■ Short problem
Print all the entries verbatim.

■ Data for the task
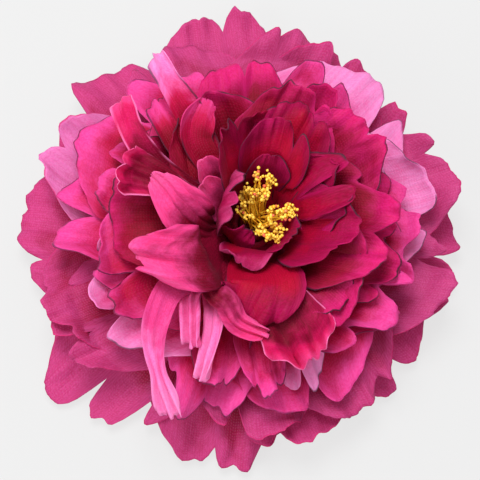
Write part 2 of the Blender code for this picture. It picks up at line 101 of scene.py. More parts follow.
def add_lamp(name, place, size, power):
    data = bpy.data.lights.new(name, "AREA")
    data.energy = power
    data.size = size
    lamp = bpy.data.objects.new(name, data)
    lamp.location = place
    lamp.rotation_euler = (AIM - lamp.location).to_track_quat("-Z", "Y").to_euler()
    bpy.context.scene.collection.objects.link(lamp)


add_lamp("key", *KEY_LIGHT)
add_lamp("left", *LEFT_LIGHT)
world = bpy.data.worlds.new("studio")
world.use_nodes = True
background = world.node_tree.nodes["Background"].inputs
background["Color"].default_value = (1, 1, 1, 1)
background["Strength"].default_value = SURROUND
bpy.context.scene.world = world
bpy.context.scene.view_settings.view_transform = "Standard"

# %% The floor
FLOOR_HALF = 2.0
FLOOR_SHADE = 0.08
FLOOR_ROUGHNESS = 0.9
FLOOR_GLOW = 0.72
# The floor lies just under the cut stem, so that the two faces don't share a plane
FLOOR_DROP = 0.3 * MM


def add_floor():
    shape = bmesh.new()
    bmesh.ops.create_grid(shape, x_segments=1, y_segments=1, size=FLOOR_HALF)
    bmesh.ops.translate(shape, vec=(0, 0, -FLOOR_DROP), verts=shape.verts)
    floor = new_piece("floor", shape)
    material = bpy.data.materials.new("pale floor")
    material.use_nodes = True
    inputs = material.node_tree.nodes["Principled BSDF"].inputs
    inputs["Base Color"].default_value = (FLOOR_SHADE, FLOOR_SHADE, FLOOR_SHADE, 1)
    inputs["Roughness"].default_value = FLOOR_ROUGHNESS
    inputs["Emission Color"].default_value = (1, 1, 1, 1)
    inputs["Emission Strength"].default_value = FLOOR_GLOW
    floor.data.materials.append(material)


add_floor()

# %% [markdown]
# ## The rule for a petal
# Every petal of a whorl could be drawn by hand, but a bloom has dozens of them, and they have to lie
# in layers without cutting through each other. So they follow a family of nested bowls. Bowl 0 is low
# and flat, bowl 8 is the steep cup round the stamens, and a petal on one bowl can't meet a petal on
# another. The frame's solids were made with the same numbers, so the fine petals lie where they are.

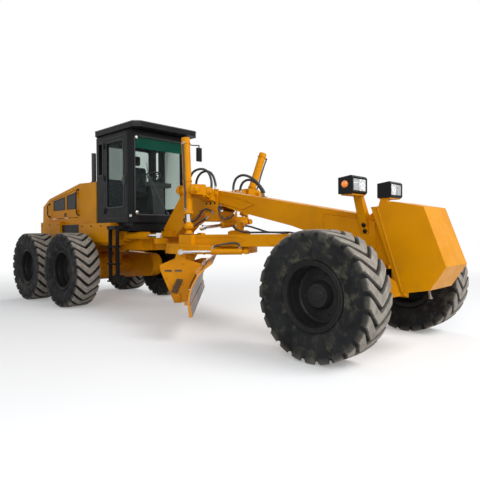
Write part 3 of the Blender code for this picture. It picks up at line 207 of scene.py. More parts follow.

■ Solution for this exercise
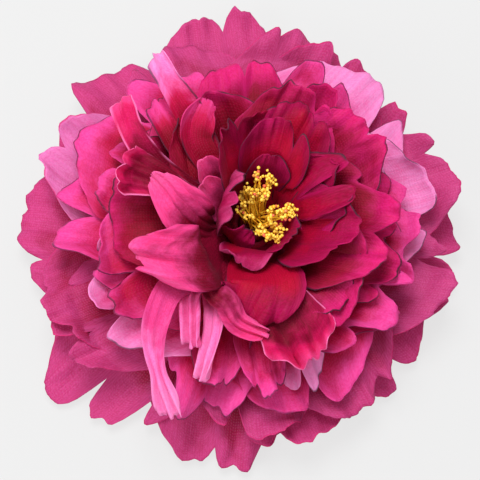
Write part 2 of the Blender code for this picture. It picks up at line 101 of scene.py. More parts follow.
def add_lamp(name, place, size, power):
    data = bpy.data.lights.new(name, "AREA")
    data.energy = power
    data.size = size
    lamp = bpy.data.objects.new(name, data)
    lamp.location = place
    lamp.rotation_euler = (AIM - lamp.location).to_track_quat("-Z", "Y").to_euler()
    bpy.context.scene.collection.objects.link(lamp)


add_lamp("key", *KEY_LIGHT)
add_lamp("left", *LEFT_LIGHT)
world = bpy.data.worlds.new("studio")
world.use_nodes = True
background = world.node_tree.nodes["Background"].inputs
background["Color"].default_value = (1, 1, 1, 1)
background["Strength"].default_value = SURROUND
bpy.context.scene.world = world
bpy.context.scene.view_settings.view_transform = "Standard"

# %% The floor
FLOOR_HALF = 2.0
FLOOR_SHADE = 0.08
FLOOR_ROUGHNESS = 0.9
FLOOR_GLOW = 0.72
# The floor lies just under the cut stem, so that the two faces don't share a plane
FLOOR_DROP = 0.3 * MM


def add_floor():
    shape = bmesh.new()
    bmesh.ops.create_grid(shape, x_segments=1, y_segments=1, size=FLOOR_HALF)
    bmesh.ops.translate(shape, vec=(0, 0, -FLOOR_DROP), verts=shape.verts)
    floor = new_piece("floor", shape)
    material = bpy.data.materials.new("pale floor")
    material.use_nodes = True
    inputs = material.node_tree.nodes["Principled BSDF"].inputs
    inputs["Base Color"].default_value = (FLOOR_SHADE, FLOOR_SHADE, FLOOR_SHADE, 1)
    inputs["Roughness"].default_value = FLOOR_ROUGHNESS
    inputs["Emission Color"].default_value = (1, 1, 1, 1)
    inputs["Emission Strength"].default_value = FLOOR_GLOW
    floor.data.materials.append(material)


add_floor()

# %% [markdown]
# ## The rule for a petal
# Every petal of a whorl could be drawn by hand, but a bloom has dozens of them, and they have to lie
# in layers without cutting through each other. So they follow a family of nested bowls. Bowl 0 is low
# and flat, bowl 8 is the steep cup round the stamens, and a petal on one bowl can't meet a petal on
# another. The frame's solids were made with the same numbers, so the fine petals lie where they are.

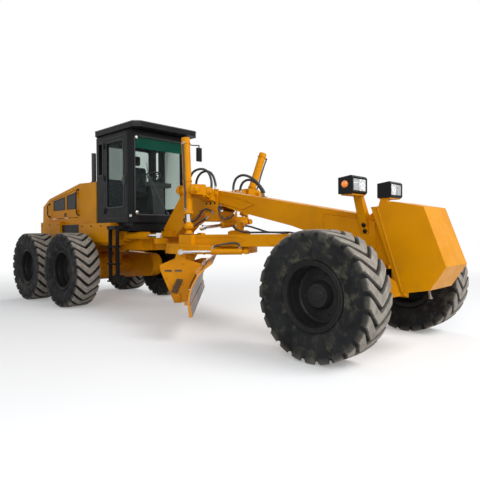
Write part 3 of the Blender code for this picture. It picks up at line 207 of scene.py. More parts follow.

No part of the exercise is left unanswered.